Want to keep in the loop on the latest happenings at Chabad of Cary. Subscribe to our mailing list below. We'll send you information that is fresh, relevant, and important to you and our local community.
Printed from ChabadofCary.org

Embracing Opposite Emotions

Monday, 23 March, 2020 - 11:33 am

 Have you ever had an epiphany that was so simple yet so profound?

I had one such experience some years ago. I was reading a reflection from a very special Chabad rabbi who had lost his wife at a young age leaving him widowed with young children. The Rabbi described attending a family member’s wedding a short while after his wife’s passing. His grief and mourning knew no bounds; may no one ever know of such sorrow. At the same time he described the joy he felt that night for his dear family member who was celebrating the happiest day of his life. And so, though the last thing he felt like doing that night was dancing, he allowed himself to be pulled into the circle of dancers. To be lifted for a few moments into a different world. A world of joy and bliss. The dancing that had previously felt like a dishonor to the grief and sorrow, now took its place in juxtaposition to the joy and celebration. With unbelievable inner strength, he had carved out a space in his heart for both emotions to rest.

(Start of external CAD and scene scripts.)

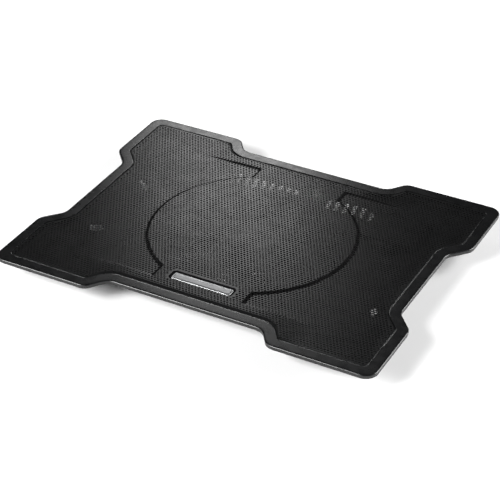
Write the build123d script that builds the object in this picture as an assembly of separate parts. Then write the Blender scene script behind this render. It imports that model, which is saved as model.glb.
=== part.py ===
from build123d import *
import math
import os

# Laptop cooling pad. Millimetres, +X right, +Y to the back edge, +Z up.
# Origin: on the table plane, under the middle of the fan.

# ---- driving sizes ---------------------------------------------------------
HALF_W = 190.0        # half of the overall width
HALF_D = 145.0        # half of the overall depth
SIDE_X = 172.8        # side recess, half width
BACK_Y = 127.0        # front and back recess, half depth
CORNER_R = 12.0
RIM_BAND = 10.8       # width of the frame band round the mesh

Z_SKIN = 2.2          # underside of the tub
WALL = 1.8
Z_EDGE = 17.6         # underside of the thin edge
Z_PART = 19.4         # parting line between shell and frame
Z_RIM = 22.0          # top of the frame
Z_MESH = 21.7         # top of the mesh sheet at the edge
RAISE = 1.3           # height of the raised middle of the mesh
SHEET = 0.6

DISC_R = 97.4         # raised round field, at mid slope
WAIST_X = 46.0        # half width of the raised neck
BAND_Y = 102.5        # inner edge of the raised front and back bands
SLOPE = 1.25          # half run of the formed step

BADGE = (60.0, 9.2, 1.6)   # width, depth, corner radius
BADGE_Y = -93.5
BADGE_T = 0.7
BADGE_GAP = 1.7       # clearance round the badge in its pocket

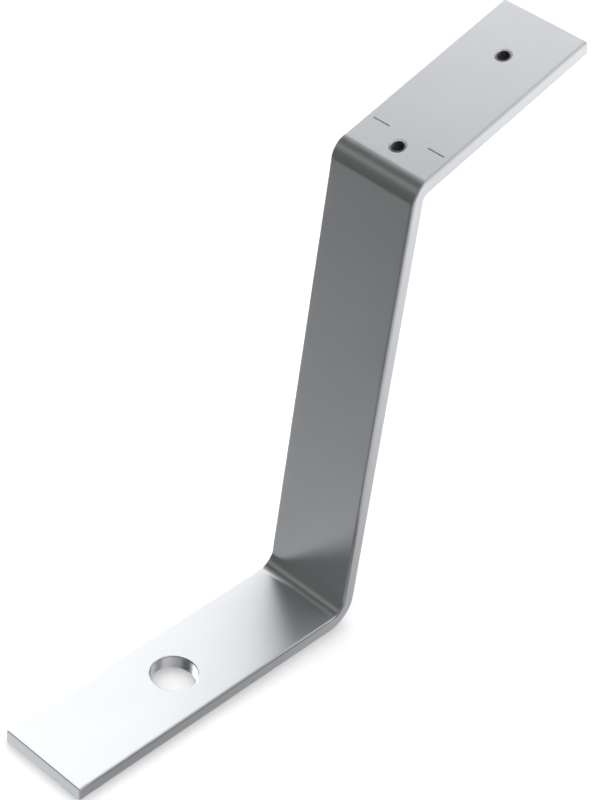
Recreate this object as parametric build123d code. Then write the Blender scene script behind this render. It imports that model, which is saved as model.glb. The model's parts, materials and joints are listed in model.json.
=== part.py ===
"""Roof bracket: one flat steel bar bent into a foot, a riser and a raised, sloping top plate,
with two threaded inserts pressed into the top plate.

Millimetres, +Z up, +Y from the foot towards the top plate, X across the bar.
The origin is the centre of the foot's bolt hole, on the underside that rests on the roof.
"""
import os
from math import cos, radians, sin, tan

from build123d import *

# Flat bar
BAR_WIDTH = 40.0
BAR_THICKNESS = 6.0
LOWER_BEND_INNER_RADIUS = 6.0
UPPER_BEND_INNER_RADIUS = 3.0
EDGE_ROUNDING = 1.0
CUT_END_EDGE_BREAK = 0.3

# Lengths along the front face, between the sharp corners where its flat stretches would meet
FOOT_LENGTH = 140.0
RISER_LENGTH = 197.0
TOP_LENGTH = 94.0

# Slopes above the horizontal, in degrees, going from the foot to the top plate
FOOT_SLOPE = 0.0
RISER_SLOPE = 87.5
TOP_SLOPE = 17.0

# Bolt hole in the foot: coarse clearance for an M16 bolt
FOOT_HOLE_DIAMETER = 18.5
FOOT_HOLE_FROM_END = 67.0
FOOT_HOLE_EDGE_BREAK = 0.4

# Threaded inserts in the top plate: M5, pressed in from below, flush with the upper face
THREAD_BORE_DIAMETER = 4.2
THREAD_LEAD_IN = 0.5
SHANK_DIAMETER = 6.4
SHANK_CLEARANCE = 0.05
PRESS_BAND_HEIGHT = 1.5
PRESS_INTERFERENCE = 0.04
COLLAR_OVERHANG = 1.3
COLLAR_HEIGHT = 2.0
COLLAR_CHAMFER = 0.3
INSERT_HOLE_EDGE_BREAK = 0.15
FIRST_INSERT_FROM_BEND = 6.6
INSERT_SPACING = 57.5

# Positioning marks scribed across the top plate, one from near each long edge
MARK_FROM_FIRST_INSERT = 5.6
MARK_FROM_SIDE = 3.0
MARK_LENGTH = 8.0
MARK_WIDTH = 0.5
MARK_DEPTH = 0.25

MATCH_TOLERANCE = 0.01

LOWER_BEND_OUTER_RADIUS = LOWER_BEND_INNER_RADIUS + BAR_THICKNESS
UPPER_BEND_OUTER_RADIUS = UPPER_BEND_INNER_RADIUS + BAR_THICKNESS
INSERT_HOLE_RADIUS = SHANK_DIAMETER / 2 + SHANK_CLEARANCE
TOP_BEND_LENGTH = UPPER_BEND_OUTER_RADIUS * tan(radians(RISER_SLOPE - TOP_SLOPE) / 2)
FIRST_INSERT_PLACE = TOP_BEND_LENGTH + FIRST_INSERT_FROM_BEND
INSERT_PLACES = {
    "threaded_insert_near_bend": FIRST_INSERT_PLACE,
    "threaded_insert_near_end": FIRST_INSERT_PLACE + INSERT_SPACING,
}


def moved(point, slope, distance):
    """The (y, z) point reached from another by going a distance along a slope."""
    angle = radians(slope)
    return point[0] + distance * cos(angle), point[1] + distance * sin(angle)


def behind(point, slope_before, slope_after):
    """The sharp corner of the back face that lies behind a corner of the front face."""
    middle_slope = (slope_before + slope_after) / 2
    half_turn = radians(slope_after - slope_before) / 2
    return moved(point, middle_slope - 90, BAR_THICKNESS / cos(half_turn))


# Sharp corners of the two faces, in the (y, z) plane
foot_end = (-FOOT_HOLE_FROM_END, BAR_THICKNESS)
lower_corner = moved(foot_end, FOOT_SLOPE, FOOT_LENGTH)
upper_corner = moved(lower_corner, RISER_SLOPE, RISER_LENGTH)
top_end = moved(upper_corner, TOP_SLOPE, TOP_LENGTH)
back_foot_end = behind(foot_end, FOOT_SLOPE, FOOT_SLOPE)
back_lower_corner = behind(lower_corner, FOOT_SLOPE, RISER_SLOPE)
back_upper_corner = behind(upper_corner, RISER_SLOPE, TOP_SLOPE)
back_top_end = behind(top_end, TOP_SLOPE, TOP_SLOPE)

# The top plate's own plane: x across the bar, y along the plate from the upper corner,
# z out of its upper face
top_plane = Plane(
    origin=(0, upper_corner[0], upper_corner[1]),
    x_dir=(1, 0, 0),
    z_dir=(0, *moved((0, 0), TOP_SLOPE + 90, 1)),
)


def bar_profile():
    """Side view of the bent bar, as a face in the YZ plane."""
    front = FilletPolyline(
        foot_end, lower_corner, upper_corner, top_end,
        radius=[LOWER_BEND_INNER_RADIUS, UPPER_BEND_OUTER_RADIUS],
    )
    back = FilletPolyline(
        back_top_end, back_upper_corner, back_lower_corner, back_foot_end,
        radius=[UPPER_BEND_INNER_RADIUS, LOWER_BEND_OUTER_RADIUS],
    )
    cut_ends = Line(top_end, back_top_end) + Line(back_foot_end, foot_end)
    return Plane.YZ * make_face(front + back + cut_ends)


def is_cut_end(face):
    """True for the two faces where the bar was cut to length."""
    middle = face.center()
    return any(
        abs(middle.Y - (front[0] + back[0]) / 2) < MATCH_TOLERANCE
        and abs(middle.Z - (front[1] + back[1]) / 2) < MATCH_TOLERANCE
        for front, back in ((foot_end, back_foot_end), (top_end, back_top_end))
    )


def is_long_edge(edge):
    """True for the edges that run along the bar's sides, through its bends."""
    return abs(abs(edge.center().X) - BAR_WIDTH / 2) < MATCH_TOLERANCE


def rounded_bar():
    """The bent bar, with its long edges rolled round and the edges of its cut ends broken."""
    bar = extrude(bar_profile(), amount=BAR_WIDTH / 2, both=True)
    end_edges = bar.faces().filter_by(is_cut_end).edges()
    long_edges = [edge for edge in bar.edges().filter_by(is_long_edge) if edge not in end_edges]
    bar = fillet(long_edges, radius=EDGE_ROUNDING)
    return fillet(bar.faces().filter_by(is_cut_end).edges(), radius=CUT_END_EDGE_BREAK)


def drill(radius, edge_break):
    """Cutter for a hole through the bar, with a small edge break at its mouth at z = 0."""
    hang = (Align.CENTER, Align.CENTER, Align.MAX)
    shaft = Cylinder(radius, BAR_THICKNESS, align=hang)
    mouth = Cone(radius, radius + edge_break, edge_break, align=hang)
    return shaft + mouth


def bracket_bar():
    """The bent bar with its bolt hole, its insert holes and its scribed marks."""
    bar = rounded_bar()
    bar -= Pos(0, 0, BAR_THICKNESS) * drill(FOOT_HOLE_DIAMETER / 2, FOOT_HOLE_EDGE_BREAK)
    for place in INSERT_PLACES.values():
        bar -= top_plane * Pos(0, place, 0) * drill(INSERT_HOLE_RADIUS, INSERT_HOLE_EDGE_BREAK)
    mark = Box(MARK_LENGTH, MARK_WIDTH, 2 * MARK_DEPTH)
    mark_middle = BAR_WIDTH / 2 - MARK_FROM_SIDE - MARK_LENGTH / 2
    for side in (-1, 1):
        spot = Pos(side * mark_middle, FIRST_INSERT_PLACE + MARK_FROM_FIRST_INSERT, 0)
        bar -= top_plane * spot * mark
    return bar


def threaded_insert():
    """One insert, upright, with its upper face at z = 0."""
    bore = THREAD_BORE_DIAMETER / 2
    shank = SHANK_DIAMETER / 2
    press_band = INSERT_HOLE_RADIUS + PRESS_INTERFERENCE
    collar = shank + COLLAR_OVERHANG
    seat = -BAR_THICKNESS
    bottom = seat - COLLAR_HEIGHT
    half_section = Polyline(
        (bore, bottom + THREAD_LEAD_IN),
        (bore + THREAD_LEAD_IN, bottom),
        (collar - COLLAR_CHAMFER, bottom),
        (collar, bottom + COLLAR_CHAMFER),
        (collar, seat),
        (press_band, seat),
        (press_band, seat + PRESS_BAND_HEIGHT),
        (shank, seat + PRESS_BAND_HEIGHT),
        (shank, 0),
        (bore + THREAD_LEAD_IN, 0),
        (bore, -THREAD_LEAD_IN),
        close=True,
    )
    return revolve(Plane.XZ * make_face(half_section), axis=Axis.Z)


os.makedirs("parts", exist_ok=True)
export_step(bracket_bar(), "parts/bracket_bar.step")
for node, place in INSERT_PLACES.items():
    export_step(top_plane * Pos(0, place, 0) * threaded_insert(), f"parts/{node}.step")
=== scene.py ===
"""Looks of the roof bracket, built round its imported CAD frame. Metres, in the CAD frame."""
import json
from math import atan2, cos, hypot, pi, radians, sin, tan

import bmesh
import bpy
from mathutils import Matrix, Vector


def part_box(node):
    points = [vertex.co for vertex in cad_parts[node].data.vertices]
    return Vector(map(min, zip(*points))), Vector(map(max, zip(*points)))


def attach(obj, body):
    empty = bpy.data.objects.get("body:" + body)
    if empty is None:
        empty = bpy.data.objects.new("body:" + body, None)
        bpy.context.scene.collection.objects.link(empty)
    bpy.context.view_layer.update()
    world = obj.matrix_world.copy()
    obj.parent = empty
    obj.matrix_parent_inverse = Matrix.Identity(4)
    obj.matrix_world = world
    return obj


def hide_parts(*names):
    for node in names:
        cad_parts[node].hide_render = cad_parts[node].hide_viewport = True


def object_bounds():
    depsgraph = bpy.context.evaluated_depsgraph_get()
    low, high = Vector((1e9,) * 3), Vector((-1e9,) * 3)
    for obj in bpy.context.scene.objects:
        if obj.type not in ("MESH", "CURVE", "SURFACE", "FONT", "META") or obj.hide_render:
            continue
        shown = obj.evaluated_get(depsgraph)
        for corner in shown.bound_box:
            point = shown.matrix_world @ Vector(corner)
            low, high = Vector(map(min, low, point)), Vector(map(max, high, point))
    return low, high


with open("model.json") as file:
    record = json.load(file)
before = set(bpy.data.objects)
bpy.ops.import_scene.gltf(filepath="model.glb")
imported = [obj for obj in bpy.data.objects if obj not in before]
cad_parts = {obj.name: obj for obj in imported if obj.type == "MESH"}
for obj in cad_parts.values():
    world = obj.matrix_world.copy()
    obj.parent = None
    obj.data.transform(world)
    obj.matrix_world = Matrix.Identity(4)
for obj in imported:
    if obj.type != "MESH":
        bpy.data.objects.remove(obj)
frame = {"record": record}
cad_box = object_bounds()

# ---------------------------------------------------------------- sizes
MM = 0.001
BAR_THICKNESS = 6.0 * MM
LOWER_BEND_INNER_RADIUS = 6.0 * MM
UPPER_BEND_INNER_RADIUS = 3.0 * MM
EDGE_ROUNDING = 1.0 * MM
CUT_END_EDGE_BREAK = 0.3 * MM
FOOT_LENGTH = 140.0 * MM
RISER_LENGTH = 197.0 * MM
TOP_LENGTH = 94.0 * MM
RISER_SLOPE = 87.5
FOOT_RIM = 0.4 * MM
INSERT_RIM = 0.15 * MM
SHANK_RADIUS = 3.2 * MM
SHANK_CLEARANCE = 0.05 * MM
COLLAR_RADIUS = 4.5 * MM
COLLAR_HEIGHT = 2.0 * MM
COLLAR_TEETH = 36
TOOTH_DEPTH = 0.18 * MM
THREAD_PITCH = 0.8 * MM
THREAD_DEPTH = 0.433 * MM
LEAD_IN = 0.5 * MM
MARK_LENGTH = 8.0 * MM
MARK_WIDTH = 0.6 * MM
MARK_DEPTH = 0.3 * MM
MARK_FROM_SIDE = 3.0 * MM
MARK_FROM_FIRST_INSERT = 5.6 * MM

# How finely the meshes are divided: along the flats, in degrees round the bends, and by count
FLAT_STEP = 4.0 * MM
BEND_STEP = 3.0
CORNER_STEPS = 8
FACE_STEPS = 16
SIDE_STEPS = 4
HOLE_STEPS = 128
RIM_STEPS = 4

# Studio
CAMERA_LENS = 111.75
CAMERA_AZIMUTH = 39.48
CAMERA_ELEVATION = 38.355
CAMERA_ROLL = 6.57
CAMERA_DISTANCE = 911.15 * MM
CAMERA_OFFSET = (0.21 * MM, -2.15 * MM)
ROOM_LIGHT = 1.15
FLAG_TONE = (0.13, 0.13, 0.135)
FLAG_GAP = 30 * MM
FLAG_ALONG = (-50 * MM, 95 * MM)
FLAG_HEIGHT = (-20 * MM, 30 * MM)

bar_low, bar_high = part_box("bracket_bar")
half_width = bar_high.x
mounts = {m["name"]: m for m in frame["record"]["mounts"]}
top_normal = Vector(mounts["top_seat"]["axis"])
TOP_SLOPE = atan2(-top_normal.y, top_normal.z) * 180 / pi
UPPER_BEND_OUTER_RADIUS = UPPER_BEND_INNER_RADIUS + BAR_THICKNESS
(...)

I read it a few times. I pondered its deep message. And then it hit me. So simple, yet so profound.

Our hearts can carry and even embrace two opposite emotions. And to embrace one emotion does not mean to deny the other one.

May no one ever have to internalize this message in the wake of such horrific tragedy. But think about it on a smaller scale. How many times a week we grapple with this very challenge.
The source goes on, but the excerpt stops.